Agarose gel retardation assay of the polymeric nanovectors made with different polymer:DNA ratios (w:w). (a) Ethidium bromide-stained gel images of DNA-complexed P-PEG-AF-CTX and P-PEG-AF-SIAX nanovectors. (b) Ethidium bromide exclusion assay comparing percent complex formation as a function of polymer:DNA ratio tested for each nanovector.

Figure 4

Zeta potential and hydrodynamic size analysis of nanovectrors. (a) Zeta potentials of nanovectors prepared with varying polymer:DNA ratios (w:w). CTX-modified and unmodified nanovectors shared similar zeta potentials. (b) Hydrodynamic size, by intensity, of nanovectors formed at a polymer:DNA ratio of 5:1 (w:w).

Figure 5

Cell fluorescence intensity analysis by flow cytometry. C6 cells were exposed to either CTX-modified or unmodified nanovectors at varying DNA concentrations.

Figure 6

Flow cytometry based analysis for relative uptake of nanovectors for targeted (C6) and non-targeted (NIH3T3) cells. C6 and NIH3T3 cells were exposed to either the targeting (P-PEG-AF-CTX/DNA) or non-targeting (P-PEG-AF-SIAX/DNA) nanovector at a DNA concentration of 10 µg mL⁻¹.

Figure 7

Analysis of transgene expression of GFP by C6 cells. Transfection efficiency is measured by flow cytometry after treatment with either P-PEG-AF-SIAX/DNA or P-PEG-AF-CTX/DNA at varying DNA concentrations.

Figure 8

Transfection efficiencies of C6 and NIH3T3 cells by DNA complexed with different polymeric vectors, as determined by flow cytometry.
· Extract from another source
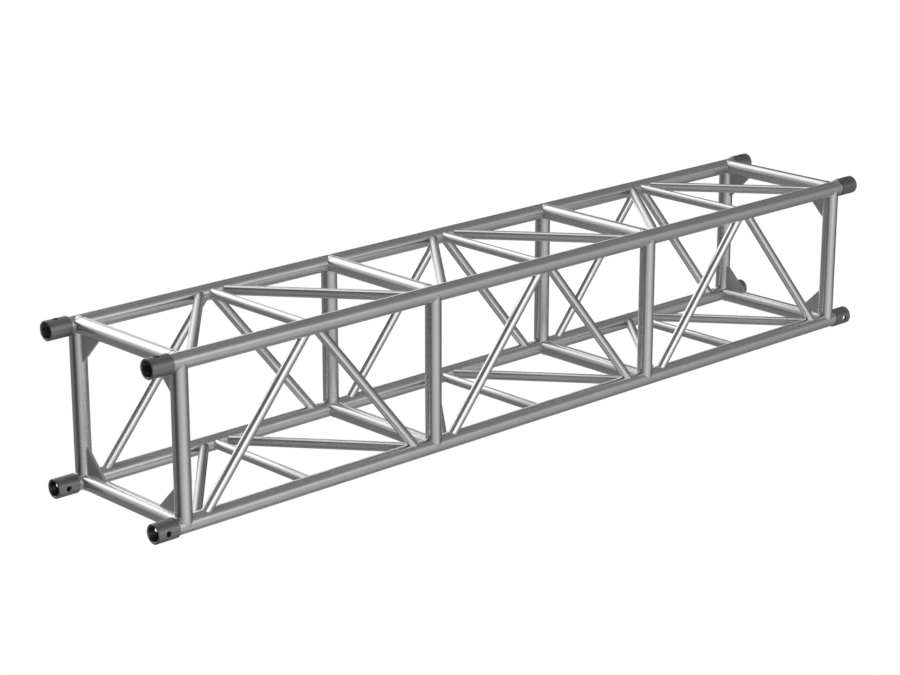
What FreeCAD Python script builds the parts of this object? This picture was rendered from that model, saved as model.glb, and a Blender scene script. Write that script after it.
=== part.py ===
import FreeCAD, Part
import os

# Lighting truss section: a welded square box truss, 3 m long in three equal bays, with a female
# coupler at each end of its four chords.
#
# Frame: +X runs along the section, +Y from its front face to its back face, +Z up. The origin is
# under the middle of the section, at the level its four bottom couplers rest on.

# ---- Driving dimensions, in millimetres ----
OVERALL_LENGTH = 3000.0         # from coupler face to coupler face
CHORD_SPACING = 470.0           # between chord centre lines, across and up
CHORD_OD = 50.0
CHORD_WALL = 4.0
BAYS = 3
END_FRAME_INSET = 105.0         # coupler face to the centre line of the end posts

FRAME_TUBE_OD = 50.0            # posts and full-size crossbars
FRAME_TUBE_WALL = 3.0
LIGHT_TUBE_OD = 30.0            # mid crossbars and braces
LIGHT_TUBE_WALL = 3.0
WELD_GAP = 0.1                  # clearance under every coped tube end

# Where brace centre lines cross the chord axes. Apexes are measured from the middle of a bay,
# feet from the nearer post.
SIDE_APEX = 9.5
SIDE_FOOT = 62.5
PLAN_APEX = 32.5
PLAN_FOOT = 39.5

COUPLER_OD = 59.0
COUPLER_LENGTH = 74.0
COUPLER_SOCKET_D = 46.0
COUPLER_SOCKET_DEPTH = 54.0
COUPLER_LEAD_IN = 1.5           # chamfer inside the mouth
COUPLER_RIM_CHAMFER = 1.0       # chamfer outside the mouth
COUPLER_REAR_TAPER = 3.0        # length of the cone down to the chord, which takes the weld
COUPLER_SPIGOT_LENGTH = 25.0    # turned end held inside the chord
COUPLER_SPIGOT_GAP = 0.1        # radial clearance of that end
PIN_HOLE_D = 17.0
PIN_HOLE_INSET = 32.0           # coupler face to the pin hole's axis

GUSSET_LEG = 82.0               # along each tube, from the corner the two tubes make
GUSSET_THICKNESS = 8.0

# ---- Derived positions ----
HALF_LENGTH = OVERALL_LENGTH / 2
HALF_SPACING = CHORD_SPACING / 2
CHORD_HALF_LENGTH = HALF_LENGTH - COUPLER_LENGTH
BOTTOM_Z = COUPLER_OD / 2
MIDDLE_Z = BOTTOM_Z + HALF_SPACING
TOP_Z = BOTTOM_Z + CHORD_SPACING
END_POST_X = HALF_LENGTH - END_FRAME_INSET
BAY_LENGTH = 2 * END_POST_X / BAYS
POST_X = [-END_POST_X + BAY_LENGTH * line for line in range(BAYS + 1)]
LEVELS = {"bottom": BOTTOM_Z, "top": TOP_Z}
SIDES = {"front": -HALF_SPACING, "back": HALF_SPACING}
ENDS = {"left": -1, "right": 1}


def vec(x, y, z):
    return FreeCAD.Vector(x, y, z)


def rod(start, end, radius):
    """Solid cylinder between two points."""
    run = end - start
    return Part.makeCylinder(radius, run.Length, start, run)


def tube(start, end, outside_d, wall):
    outer = rod(start, end, outside_d / 2)
    bore = rod(start, end, outside_d / 2 - wall)
    return outer.cut(bore)


def chord_cutter(y, z):
    """What a chord takes away from a tube that is coped to it."""
    radius = CHORD_OD / 2 + WELD_GAP
    return rod(vec(-CHORD_HALF_LENGTH, y, z), vec(CHORD_HALF_LENGTH, y, z), radius)


def post_cutter(x, y):
    radius = FRAME_TUBE_OD / 2 + WELD_GAP
    return rod(vec(x, y, BOTTOM_Z), vec(x, y, TOP_Z), radius)


def crossbar_cutter(x, z):
    radius = FRAME_TUBE_OD / 2 + WELD_GAP
    return rod(vec(x, -HALF_SPACING, z), vec(x, HALF_SPACING, z), radius)


def largest_solid(shape):
    """The tube itself, without the slivers that a cope leaves beyond the tube it fits."""
    return max(shape.Solids, key=lambda solid: solid.Volume)


def coped(blank, cutters):
    for cutter in cutters:
        blank = blank.cut(cutter)
    return largest_solid(blank)


def coupler(x_sign, y, z, pin_axis):
    """Turned receiver: a blind socket open outwards, a cross hole for the pin, a weld cone."""
    radius = COUPLER_OD / 2
    rear = -COUPLER_LENGTH
    spigot_radius = CHORD_OD / 2 - CHORD_WALL - COUPLER_SPIGOT_GAP
    socket_radius = COUPLER_SOCKET_D / 2
    outline = [
        (-COUPLER_SOCKET_DEPTH, 0),
        (-COUPLER_SOCKET_DEPTH, socket_radius),
        (-COUPLER_LEAD_IN, socket_radius),
        (0, socket_radius + COUPLER_LEAD_IN),
        (0, radius - COUPLER_RIM_CHAMFER),
        (-COUPLER_RIM_CHAMFER, radius),
        (rear + COUPLER_REAR_TAPER, radius),
        (rear, CHORD_OD / 2),
        (rear, spigot_radius),
        (rear - COUPLER_SPIGOT_LENGTH, spigot_radius),
        (rear - COUPLER_SPIGOT_LENGTH, 0),
    ]
    points = [vec(x_sign * (HALF_LENGTH + along), y, z + out) for along, out in outline]
    half_section = Part.Face(Part.makePolygon(points + points[:1]))
    body = half_section.revolve(vec(0, y, z), vec(1, 0, 0), 360)
    hole_x = x_sign * (HALF_LENGTH - PIN_HOLE_INSET)
    centre = vec(hole_x, y, z)
    pin_hole = rod(centre - pin_axis * COUPLER_OD, centre + pin_axis * COUPLER_OD, PIN_HOLE_D / 2)
    return body.cut(pin_hole)


def gusset(x, y_sign, z_sign):
    """Triangular plate in an inner corner of an end frame, coped to its post and crossbar."""
    inner = HALF_SPACING - FRAME_TUBE_OD / 2
    long_leg = GUSSET_LEG + FRAME_TUBE_OD
    corner_y = y_sign * HALF_SPACING
    corner_z = MIDDLE_Z + z_sign * HALF_SPACING
    reach = HALF_SPACING - long_leg
    low_x = x - GUSSET_THICKNESS / 2
    points = [
        vec(low_x, corner_y, corner_z),
        vec(low_x, corner_y, MIDDLE_Z + z_sign * reach),
        vec(low_x, y_sign * reach, corner_z),
    ]
    plate = Part.Face(Part.makePolygon(points + points[:1])).extrude(vec(GUSSET_THICKNESS, 0, 0))
    plate = plate.cut(post_cutter(x, corner_y))
    plate = plate.cut(crossbar_cutter(x, corner_z))
    inside = [s for s in plate.Solids if abs(s.CenterOfMass.y) < inner]
    return max(inside, key=lambda solid: solid.Volume)


nodes = {}

# Chords and the couplers on their ends. The top couplers take upright pins and the bottom
# couplers take level ones.
for level, z in LEVELS.items():
    pin_axis = vec(0, 0, 1) if level == "top" else vec(0, 1, 0)
    for side, y in SIDES.items():
        chord_ends = (vec(-CHORD_HALF_LENGTH, y, z), vec(CHORD_HALF_LENGTH, y, z))
        nodes[f"chord_{level}_{side}"] = tube(*chord_ends, CHORD_OD, CHORD_WALL)
        for end, x_sign in ENDS.items():
            nodes[f"coupler_{end}_{level}_{side}"] = coupler(x_sign, y, z, pin_axis)

# A post on each face at each bay line.
for side, y in SIDES.items():
    chords = [chord_cutter(y, BOTTOM_Z), chord_cutter(y, TOP_Z)]
    for number, x in enumerate(POST_X, 1):
        blank = tube(vec(x, y, BOTTOM_Z), vec(x, y, TOP_Z), FRAME_TUBE_OD, FRAME_TUBE_WALL)
        nodes[f"post_{side}_{number}"] = coped(blank, chords)

# A full-size crossbar at each bay line and a lighter one in the middle of each bay, top and
# bottom. The full-size ones are coped around the posts as well.
for level, z in LEVELS.items():
    chords = [chord_cutter(-HALF_SPACING, z), chord_cutter(HALF_SPACING, z)]
    for number, x in enumerate(POST_X, 1):
        blank = tube(vec(x, -HALF_SPACING, z), vec(x, HALF_SPACING, z), FRAME_TUBE_OD, FRAME_TUBE_WALL)
        posts = [post_cutter(x, -HALF_SPACING), post_cutter(x, HALF_SPACING)]
        nodes[f"crossbar_{level}_{number}"] = coped(blank, chords + posts)
    for bay in range(BAYS):
        x = POST_X[bay] + BAY_LENGTH / 2
        blank = tube(vec(x, -HALF_SPACING, z), vec(x, HALF_SPACING, z), LIGHT_TUBE_OD, LIGHT_TUBE_WALL)
        nodes[f"mid_crossbar_{level}_{bay + 1}"] = coped(blank, chords)

# Side braces: in each bay of the front and back faces they rise from the bottom chord to meet
# under the middle of the top chord.
for side, y in SIDES.items():
    chords = [chord_cutter(y, BOTTOM_Z), chord_cutter(y, TOP_Z)]
    for bay in range(BAYS):
        middle = POST_X[bay] + BAY_LENGTH / 2
        for hand, x_sign in ENDS.items():
            foot = vec(middle + x_sign * (BAY_LENGTH / 2 - SIDE_FOOT), y, BOTTOM_Z)
            apex = vec(middle + x_sign * SIDE_APEX, y, TOP_Z)
            blank = tube(foot, apex, LIGHT_TUBE_OD, LIGHT_TUBE_WALL)
            nodes[f"side_brace_{side}_{bay + 1}_{hand}"] = coped(blank, chords)

# Plan braces: in each bay of the top and bottom faces they run from the front chord, near the
# posts, to the back chord on each side of the mid crossbar.
for level, z in LEVELS.items():
    chords = [chord_cutter(-HALF_SPACING, z), chord_cutter(HALF_SPACING, z)]
    for bay in range(BAYS):
        middle = POST_X[bay] + BAY_LENGTH / 2
        for hand, x_sign in ENDS.items():
            foot = vec(middle + x_sign * (BAY_LENGTH / 2 - PLAN_FOOT), -HALF_SPACING, z)
            apex = vec(middle + x_sign * PLAN_APEX, HALF_SPACING, z)
            blank = tube(foot, apex, LIGHT_TUBE_OD, LIGHT_TUBE_WALL)
            nodes[f"plan_brace_{level}_{bay + 1}_{hand}"] = coped(blank, chords)

# Four gusset plates stiffen each end frame.
for end, x_sign in ENDS.items():
    plates = [gusset(x_sign * END_POST_X, y_sign, z_sign) for y_sign in (-1, 1) for z_sign in (-1, 1)]
    nodes[f"corner_gussets_{end}_end"] = Part.makeCompound(plates)

os.makedirs("parts", exist_ok=True)
for name, shape in nodes.items():
    shape.exportStep(os.path.join("parts", name + ".step"))
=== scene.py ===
import math

import bmesh
import bpy
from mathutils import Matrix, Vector


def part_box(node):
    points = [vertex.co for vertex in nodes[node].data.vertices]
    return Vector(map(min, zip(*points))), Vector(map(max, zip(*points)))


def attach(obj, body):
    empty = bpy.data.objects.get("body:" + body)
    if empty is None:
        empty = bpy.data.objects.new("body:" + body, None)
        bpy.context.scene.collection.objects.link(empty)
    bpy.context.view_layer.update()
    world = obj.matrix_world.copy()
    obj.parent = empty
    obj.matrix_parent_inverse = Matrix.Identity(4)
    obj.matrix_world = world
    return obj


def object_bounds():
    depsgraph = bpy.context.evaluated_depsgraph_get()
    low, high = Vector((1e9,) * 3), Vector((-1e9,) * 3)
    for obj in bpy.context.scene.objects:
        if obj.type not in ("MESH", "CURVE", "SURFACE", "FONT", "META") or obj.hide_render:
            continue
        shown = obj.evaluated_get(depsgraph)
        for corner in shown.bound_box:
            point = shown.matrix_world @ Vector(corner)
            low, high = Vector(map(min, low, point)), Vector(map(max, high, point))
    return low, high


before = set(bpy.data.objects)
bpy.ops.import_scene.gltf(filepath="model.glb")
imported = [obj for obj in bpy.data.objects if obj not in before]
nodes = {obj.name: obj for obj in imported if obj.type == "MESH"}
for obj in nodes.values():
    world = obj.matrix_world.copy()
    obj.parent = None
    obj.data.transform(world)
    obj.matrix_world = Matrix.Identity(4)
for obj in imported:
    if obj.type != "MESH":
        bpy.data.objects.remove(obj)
cad_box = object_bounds()

# ---- Sizes in metres, and counts and shares ----
WELD_RADIUS = 0.0011        # half the width of a weld bead on the full-size tubes
SMALL_WELD_RADIUS = 0.0010  # and on the braces, mid crossbars and gussets
WELD_RIPPLE = 0.12          # how much each puddle stands proud, as a share of the radius
WELD_PUDDLE = 0.0021        # distance from one puddle to the next
WELD_SIDES = 8
BEAD_STEP = 0.0007          # distance between rings of a bead
WELD_CORNERS = 96           # points round a coped tube end, and round a coupler
BEAD_TIP = 0.55             # thickness of a bead's open end, as a share of its full thickness
BEAD_TIP_RUN = 3            # it thickens by a full bead in this many bead radii
SLENDER = 0.3               # a straight tube's box is narrower than this share of its length
WALLS_READ = 24             # largest faces that a brace's direction is worked out from
FLOOR_HALF_SPAN = 60.0
FLOOR_GAP = 0.0005          # between the floor and the bottom couplers

# ---- Finishes: how light the bare metal is, and how rough ----
TUBE_SHADE = 0.66
TUBE_ROUGHNESS = 0.25
COUPLER_SHADE = 0.265
COUPLER_ROUGHNESS = 0.40
PLATE_SHADE = 0.62
PLATE_ROUGHNESS = 0.50
WELD_SHADE = 0.52
WELD_ROUGHNESS = 0.30

# Grain of each kind of metal: how far a line runs, and how wide it is.
DRAWN = (0.9, 0.0025)       # long lines along a drawn tube
TURNED = (0.0006, 0.03)     # lines round a turned part
ROLLED = (0.06, 0.0015)     # short lines along a rolled plate
CAST = (0.004, 0.004)       # no direction, as on a weld

# Unevenness of every metal, as shares of its shade and its roughness.
NOISE_RANGE = (0.3, 0.7)        # levels that nearly all of a noise lies between
GRAIN_IN_SHADE = 0.01
CLOUDS_IN_SHADE = 0.03
GRAIN_IN_ROUGHNESS = 0.04
CLOUDS_IN_ROUGHNESS = 0.08
CLOUDS_PER_METRE = 6.0
MARKS_PER_METRE = 55.0
RUBBED_ABOVE = (0.62, 0.78)     # noise level where a rub mark starts, and where it is full
RUB_ROUGHNESS = 0.05            # how much rougher a full rub mark is
HAIRLINE_STRENGTH = 0.05        # of the bump
HAIRLINE_DEPTH = 0.0001
HAIRLINE_FINENESS = 3           # hairlines are this many times finer than the grain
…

The commercially available Lipofectamine was tested as a reference transfection reagent.

Figure 9

Viability analyses of C6 and NIH3T3 cells after exposure to varying transfection vectors. An Alamar blue-based assay was used to determine cell viability.

Figure 10

Confocal fluorescence and differential interference contrast (DIC) images of (a) C6 and (b) NIH3T3 cells treated with 10 µg DNA mL⁻¹ without a delivery vector (DNA) or with vectors complexed with either PEI (P-AF/DNA), PEGylated PEI (P-PEG-AF-SIAX/DNA), or PEGylated and CTX-enabled PEI (P-PEG-AF-CTX/DNA). Cellular membranes are shown in green, nuclei in blue, polymeric vectors in red, and GFP expression in turquoise. Scare bars correspond to 40 µm.

Figure 11

Mean levels of transgene expression (mean FITC intensity) in C6, DAOY, and NIH3T3 cells treated with CTX modified (P-PEI-AF-CTX/DNA) or unmodified (P-PEG-AF-SIAX/DNA) nanovectors (5 µg DNA ml⁻¹). As reference the baseline fluorescence intensity of each cell type (Untreated) is also shown.